L’hypocrisie d’une société rigoriste
Zar Amir Ebrahimi dans « Les Nuits de Mashhad » d’Ali Abbasi © METROPOLITAN FILMEXPORT
Selon le reportage de la BBC, en 2012, l’Iran a annoncé un programme national pour lutter contre la prostitution. Cependant, selon des rapports non officiels d’organisations non gouvernementales (ONG) et de chercheurs, le nombre de personnes travaillant dans l’industrie du sexe n’a fait qu’augmenter. Dans son scénario Ali Abbasi rend compte de la part sombre du traitement des femmes dans la société iranienne, et plus particulièrement celui des prostituées pour lequel Saeed Hanaei le serial killer était surnommé l’Araignée par la presse iranienne.
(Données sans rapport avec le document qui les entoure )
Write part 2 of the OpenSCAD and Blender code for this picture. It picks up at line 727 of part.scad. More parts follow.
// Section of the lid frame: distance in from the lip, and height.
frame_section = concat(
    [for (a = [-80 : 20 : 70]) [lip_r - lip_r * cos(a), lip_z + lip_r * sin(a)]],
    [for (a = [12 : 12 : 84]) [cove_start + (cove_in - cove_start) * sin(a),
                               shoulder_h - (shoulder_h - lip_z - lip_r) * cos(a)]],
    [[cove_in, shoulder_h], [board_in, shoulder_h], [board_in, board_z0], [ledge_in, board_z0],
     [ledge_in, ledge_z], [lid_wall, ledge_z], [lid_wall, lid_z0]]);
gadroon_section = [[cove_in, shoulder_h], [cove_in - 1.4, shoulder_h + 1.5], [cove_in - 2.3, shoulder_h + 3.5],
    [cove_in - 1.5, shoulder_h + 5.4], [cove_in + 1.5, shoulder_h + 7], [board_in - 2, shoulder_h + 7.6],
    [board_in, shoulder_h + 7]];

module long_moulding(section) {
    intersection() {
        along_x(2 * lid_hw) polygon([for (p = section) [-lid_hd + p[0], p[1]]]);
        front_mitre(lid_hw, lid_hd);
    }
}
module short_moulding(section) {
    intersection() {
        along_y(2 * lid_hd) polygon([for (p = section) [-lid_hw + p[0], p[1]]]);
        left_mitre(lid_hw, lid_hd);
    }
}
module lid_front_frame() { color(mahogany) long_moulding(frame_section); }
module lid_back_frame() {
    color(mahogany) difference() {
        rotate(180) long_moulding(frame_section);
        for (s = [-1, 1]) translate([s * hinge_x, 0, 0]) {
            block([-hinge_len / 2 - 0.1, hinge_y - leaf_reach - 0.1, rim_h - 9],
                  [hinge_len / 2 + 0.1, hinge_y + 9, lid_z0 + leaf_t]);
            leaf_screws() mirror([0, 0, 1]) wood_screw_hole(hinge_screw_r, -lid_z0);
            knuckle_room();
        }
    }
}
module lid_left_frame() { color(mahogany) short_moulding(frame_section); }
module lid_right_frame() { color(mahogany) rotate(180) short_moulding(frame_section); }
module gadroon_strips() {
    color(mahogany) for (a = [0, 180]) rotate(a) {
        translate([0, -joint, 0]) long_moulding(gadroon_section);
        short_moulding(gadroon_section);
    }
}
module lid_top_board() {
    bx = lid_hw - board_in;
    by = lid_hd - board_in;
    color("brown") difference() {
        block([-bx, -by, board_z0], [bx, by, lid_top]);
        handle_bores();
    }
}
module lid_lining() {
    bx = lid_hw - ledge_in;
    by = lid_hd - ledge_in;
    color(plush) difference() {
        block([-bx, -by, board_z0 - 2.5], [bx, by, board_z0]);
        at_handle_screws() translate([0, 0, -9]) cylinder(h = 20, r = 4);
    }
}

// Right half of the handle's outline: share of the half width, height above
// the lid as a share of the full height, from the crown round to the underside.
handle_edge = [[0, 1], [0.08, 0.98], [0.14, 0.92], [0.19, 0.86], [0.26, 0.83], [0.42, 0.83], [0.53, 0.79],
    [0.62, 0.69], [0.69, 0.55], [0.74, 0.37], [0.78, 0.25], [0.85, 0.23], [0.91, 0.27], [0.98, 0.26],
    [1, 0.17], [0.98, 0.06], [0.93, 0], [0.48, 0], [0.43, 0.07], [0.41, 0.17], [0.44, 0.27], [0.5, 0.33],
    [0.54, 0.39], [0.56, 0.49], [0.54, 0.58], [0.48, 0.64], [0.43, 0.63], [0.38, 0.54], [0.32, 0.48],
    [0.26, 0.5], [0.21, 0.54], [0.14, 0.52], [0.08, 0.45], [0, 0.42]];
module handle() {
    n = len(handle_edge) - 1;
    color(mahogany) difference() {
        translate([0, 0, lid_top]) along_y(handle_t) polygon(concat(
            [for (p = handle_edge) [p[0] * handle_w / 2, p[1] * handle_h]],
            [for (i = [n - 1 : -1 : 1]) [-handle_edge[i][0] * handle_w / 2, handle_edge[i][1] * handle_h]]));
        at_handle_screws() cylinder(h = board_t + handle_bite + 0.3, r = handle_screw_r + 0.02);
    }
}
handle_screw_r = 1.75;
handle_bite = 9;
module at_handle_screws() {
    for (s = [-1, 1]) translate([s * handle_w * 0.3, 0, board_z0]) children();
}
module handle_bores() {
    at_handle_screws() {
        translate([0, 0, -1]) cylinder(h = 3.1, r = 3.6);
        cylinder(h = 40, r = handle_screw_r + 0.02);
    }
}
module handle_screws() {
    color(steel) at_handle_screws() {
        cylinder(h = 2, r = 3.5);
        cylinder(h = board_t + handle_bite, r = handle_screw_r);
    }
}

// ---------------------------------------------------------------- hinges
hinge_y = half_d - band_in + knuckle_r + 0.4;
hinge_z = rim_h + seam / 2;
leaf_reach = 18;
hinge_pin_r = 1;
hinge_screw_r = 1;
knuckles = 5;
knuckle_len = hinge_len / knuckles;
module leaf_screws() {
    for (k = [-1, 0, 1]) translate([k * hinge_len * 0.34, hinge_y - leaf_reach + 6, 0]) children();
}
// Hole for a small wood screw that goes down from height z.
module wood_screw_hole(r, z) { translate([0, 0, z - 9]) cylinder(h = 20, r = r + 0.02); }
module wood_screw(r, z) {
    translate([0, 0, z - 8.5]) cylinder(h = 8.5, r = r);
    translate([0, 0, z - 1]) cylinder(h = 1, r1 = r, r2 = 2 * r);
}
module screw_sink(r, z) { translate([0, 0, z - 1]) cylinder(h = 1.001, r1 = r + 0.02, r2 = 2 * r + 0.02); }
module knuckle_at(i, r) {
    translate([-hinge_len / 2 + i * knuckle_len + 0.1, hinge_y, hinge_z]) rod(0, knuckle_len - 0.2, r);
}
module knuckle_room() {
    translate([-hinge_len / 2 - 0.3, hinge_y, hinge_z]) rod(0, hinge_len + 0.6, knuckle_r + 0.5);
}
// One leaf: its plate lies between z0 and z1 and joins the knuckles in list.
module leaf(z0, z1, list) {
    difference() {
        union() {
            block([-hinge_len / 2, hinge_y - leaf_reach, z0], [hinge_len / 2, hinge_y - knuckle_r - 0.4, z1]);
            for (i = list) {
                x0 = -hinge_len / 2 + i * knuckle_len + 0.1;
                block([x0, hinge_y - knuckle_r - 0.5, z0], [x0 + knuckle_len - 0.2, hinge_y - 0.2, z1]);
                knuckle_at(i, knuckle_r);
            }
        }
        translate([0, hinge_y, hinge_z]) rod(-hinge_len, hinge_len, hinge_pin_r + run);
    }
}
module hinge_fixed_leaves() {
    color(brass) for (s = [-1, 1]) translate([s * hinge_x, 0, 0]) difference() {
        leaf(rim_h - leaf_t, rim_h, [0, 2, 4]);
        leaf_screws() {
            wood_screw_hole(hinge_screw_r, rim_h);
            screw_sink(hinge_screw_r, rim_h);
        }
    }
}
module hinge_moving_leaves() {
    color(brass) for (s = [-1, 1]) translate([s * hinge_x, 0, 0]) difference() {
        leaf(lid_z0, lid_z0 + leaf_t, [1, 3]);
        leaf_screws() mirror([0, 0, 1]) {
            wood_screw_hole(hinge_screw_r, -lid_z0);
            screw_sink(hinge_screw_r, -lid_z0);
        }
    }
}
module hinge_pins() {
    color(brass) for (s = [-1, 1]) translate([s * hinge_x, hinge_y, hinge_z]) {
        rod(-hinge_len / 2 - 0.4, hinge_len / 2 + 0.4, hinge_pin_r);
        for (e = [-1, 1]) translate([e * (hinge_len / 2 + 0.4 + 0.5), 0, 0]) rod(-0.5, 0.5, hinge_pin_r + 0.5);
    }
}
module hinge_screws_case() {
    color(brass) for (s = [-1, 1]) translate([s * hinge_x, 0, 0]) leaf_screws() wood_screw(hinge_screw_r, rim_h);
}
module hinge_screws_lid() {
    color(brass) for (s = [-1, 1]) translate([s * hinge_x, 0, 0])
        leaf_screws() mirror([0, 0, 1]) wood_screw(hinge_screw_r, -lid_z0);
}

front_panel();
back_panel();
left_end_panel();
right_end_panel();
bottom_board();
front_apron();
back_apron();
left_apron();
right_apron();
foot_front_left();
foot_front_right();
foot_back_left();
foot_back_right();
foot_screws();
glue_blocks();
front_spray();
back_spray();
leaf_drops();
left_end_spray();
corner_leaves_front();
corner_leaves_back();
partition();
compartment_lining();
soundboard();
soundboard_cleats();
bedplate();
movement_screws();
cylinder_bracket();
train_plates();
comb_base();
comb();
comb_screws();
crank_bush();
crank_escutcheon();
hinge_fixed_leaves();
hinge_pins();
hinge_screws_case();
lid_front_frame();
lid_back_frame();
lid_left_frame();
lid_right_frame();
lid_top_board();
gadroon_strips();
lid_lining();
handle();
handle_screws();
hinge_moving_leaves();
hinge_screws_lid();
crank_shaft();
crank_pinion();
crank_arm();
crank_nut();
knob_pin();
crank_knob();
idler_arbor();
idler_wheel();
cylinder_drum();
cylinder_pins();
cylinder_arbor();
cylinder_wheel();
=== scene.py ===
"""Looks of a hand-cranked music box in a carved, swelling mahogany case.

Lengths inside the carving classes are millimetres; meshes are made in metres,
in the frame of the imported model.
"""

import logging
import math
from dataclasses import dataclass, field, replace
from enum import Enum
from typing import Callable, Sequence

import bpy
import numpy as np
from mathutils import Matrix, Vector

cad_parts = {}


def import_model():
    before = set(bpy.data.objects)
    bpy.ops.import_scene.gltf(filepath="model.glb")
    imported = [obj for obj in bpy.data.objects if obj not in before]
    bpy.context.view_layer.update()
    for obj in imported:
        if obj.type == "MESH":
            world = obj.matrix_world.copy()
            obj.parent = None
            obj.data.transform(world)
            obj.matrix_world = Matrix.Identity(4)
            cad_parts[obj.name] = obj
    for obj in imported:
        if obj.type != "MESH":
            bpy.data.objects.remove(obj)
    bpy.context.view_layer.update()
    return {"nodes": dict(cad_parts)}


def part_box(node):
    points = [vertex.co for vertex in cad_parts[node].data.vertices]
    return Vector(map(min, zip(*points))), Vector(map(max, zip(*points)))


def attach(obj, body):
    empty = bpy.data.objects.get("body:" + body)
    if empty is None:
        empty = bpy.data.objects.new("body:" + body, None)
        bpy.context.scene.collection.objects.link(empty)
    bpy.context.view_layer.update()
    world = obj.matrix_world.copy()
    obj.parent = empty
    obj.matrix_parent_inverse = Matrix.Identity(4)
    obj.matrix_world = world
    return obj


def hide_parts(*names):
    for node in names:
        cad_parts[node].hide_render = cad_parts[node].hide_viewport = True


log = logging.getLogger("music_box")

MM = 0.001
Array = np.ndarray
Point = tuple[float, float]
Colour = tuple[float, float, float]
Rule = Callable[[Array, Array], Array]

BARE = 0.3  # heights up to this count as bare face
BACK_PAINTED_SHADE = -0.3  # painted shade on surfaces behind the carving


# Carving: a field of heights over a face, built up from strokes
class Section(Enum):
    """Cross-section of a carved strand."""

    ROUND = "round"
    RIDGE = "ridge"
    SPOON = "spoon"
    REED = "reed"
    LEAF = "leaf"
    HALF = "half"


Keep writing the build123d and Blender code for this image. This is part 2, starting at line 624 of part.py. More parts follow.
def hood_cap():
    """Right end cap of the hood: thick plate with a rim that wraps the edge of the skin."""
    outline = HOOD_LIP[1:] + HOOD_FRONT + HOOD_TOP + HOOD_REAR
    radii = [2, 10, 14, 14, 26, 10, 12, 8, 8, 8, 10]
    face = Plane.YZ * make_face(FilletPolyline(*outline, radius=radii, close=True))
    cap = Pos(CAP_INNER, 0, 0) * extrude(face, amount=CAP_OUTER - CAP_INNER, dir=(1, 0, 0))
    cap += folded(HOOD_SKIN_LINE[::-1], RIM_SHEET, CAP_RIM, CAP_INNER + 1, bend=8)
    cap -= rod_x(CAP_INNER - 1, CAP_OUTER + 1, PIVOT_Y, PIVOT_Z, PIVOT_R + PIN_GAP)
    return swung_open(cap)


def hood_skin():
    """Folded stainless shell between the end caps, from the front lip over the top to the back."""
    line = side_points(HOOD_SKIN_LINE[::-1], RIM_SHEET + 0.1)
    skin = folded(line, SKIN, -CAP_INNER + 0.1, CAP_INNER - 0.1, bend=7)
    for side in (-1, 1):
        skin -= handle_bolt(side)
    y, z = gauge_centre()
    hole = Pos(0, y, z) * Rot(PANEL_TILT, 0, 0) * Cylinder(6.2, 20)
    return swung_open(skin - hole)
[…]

Ce vétéran de guerre s’était senti inspiré d’une mission divine en « nettoyant la ville du péché ». On comprend mieux pourquoi Zar Amir Ebrahimi en recevant le prix d’interprétation féminine, dérange une partie de la société iranienne. En effet l’Organisation cinématographique de l’Iran, affiliée au ministère de la Culture, vivement critiqué le Festival pour avoir « commis un acte biaisé et politique en faisant éloge d’un film faux et dégoûtant », selon un communiqué officiel. Le Jury de Cannes a tranché dont un des membres était le réalisateur iranien Asghar Farhadi, qui a reçu l’année dernière le Grand Prix au Festival de Cannes pour Un héros.
Les Nuits de Mashhad dans les salles françaises le 13 juillet 2022.